View attachment 3909045
They taste the same, but do they have the same staining problem? Because, if not, sign me up! I'd 100% replace normal beets in my summer borscht with this if it meant I didn't risk painting my hands or the kitchen pink.
 
They taste the same, but do they have the same staining problem? Because, if not, sign me up! I'd 100% replace normal beets in my summer borscht with this if it meant I didn't risk painting my hands or the kitchen pink.
iirc the pink does run a bit, but not nearly as bad as the fully red ones. You can also get golden beets that don't have that issue at all because they're...golden (I don't remember the yellow staining the way e.g. turmeric does):

Golden-Beet.jpg
Golden beets also taste like the red ones.
 
Never thought about trying it, but maybe I should. Turnip too.

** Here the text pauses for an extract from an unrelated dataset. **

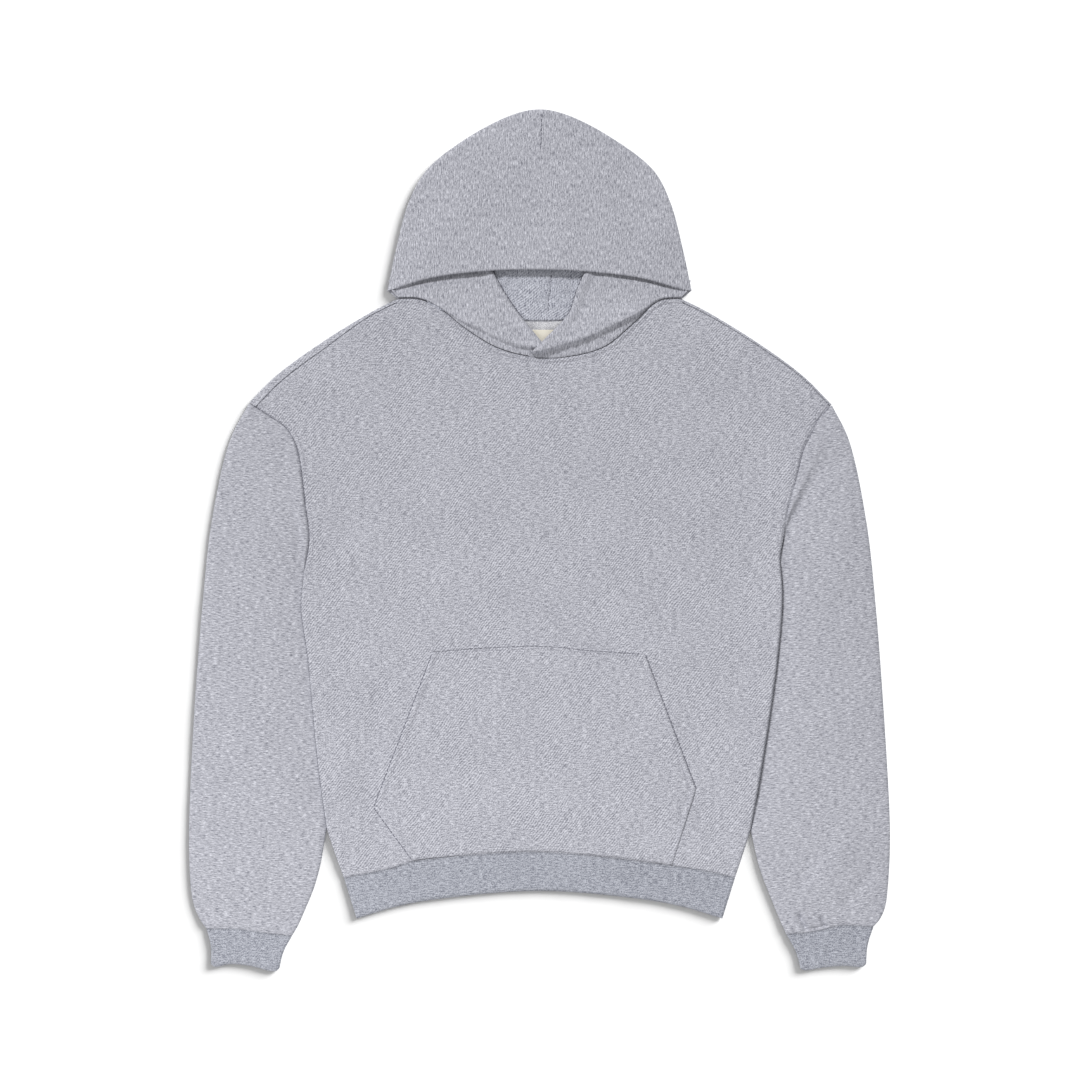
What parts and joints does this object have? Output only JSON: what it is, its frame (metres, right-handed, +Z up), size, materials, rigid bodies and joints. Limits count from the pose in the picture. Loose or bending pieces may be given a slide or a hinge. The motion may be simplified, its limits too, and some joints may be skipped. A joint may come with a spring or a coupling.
{
  "type": "pullover hoodie",
  "caption": "Long-sleeved pullover sweatshirt laid flat, with a hood, a kangaroo pocket, and rib cuffs and hem.",
  "frame": {"origin": "middle of the garment's outline, on the surface it lies on", "axes": "+Y from the hem to the hood, +X to the right as seen from above, +Z up from the surface"},
  "size_m": [0.77, 0.947, 0.0101],
  "materials": {
    "fleece": "heather grey brushed fleece jersey, matt",
    "lining": "heather grey jersey, matt",
    "rib": "heather grey rib knit, matt",
    "tape": "pale twill tape",
    "label": "plain cream woven label"
  },
  "bodies": {
    "root": {"front_panel": "fleece", "back_panel": "fleece", "sleeve_left": "fleece", "sleeve_right": "fleece", "pocket": "fleece", "hood_outer": "fleece", "hood_lining": "lining", "cuff_left": "rib", "cuff_right": "rib", "hem_rib": "rib", "neck_tape": "tape", "neck_label": "label"}
  },
  "joints": []
}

I hate cooked cabbage and while rutabaga might smell like cabbage it does not come out that way.

Another tip for root vegetables is to shred a carrot and put it into anything you bake. Sponge cake, bread, cupcakes, doesn't matter as long as it's not cookies. It won't give whatever you make any taste but the baked product will stay fresh and moist for an extra couple of days. No one will notice as long as they don't look at what they're eating and if they look they will probably think you're serving fresh and healthy cupcakes or something. Aren't they foolish? You just served what you made five days ago and it's loaded with sugar.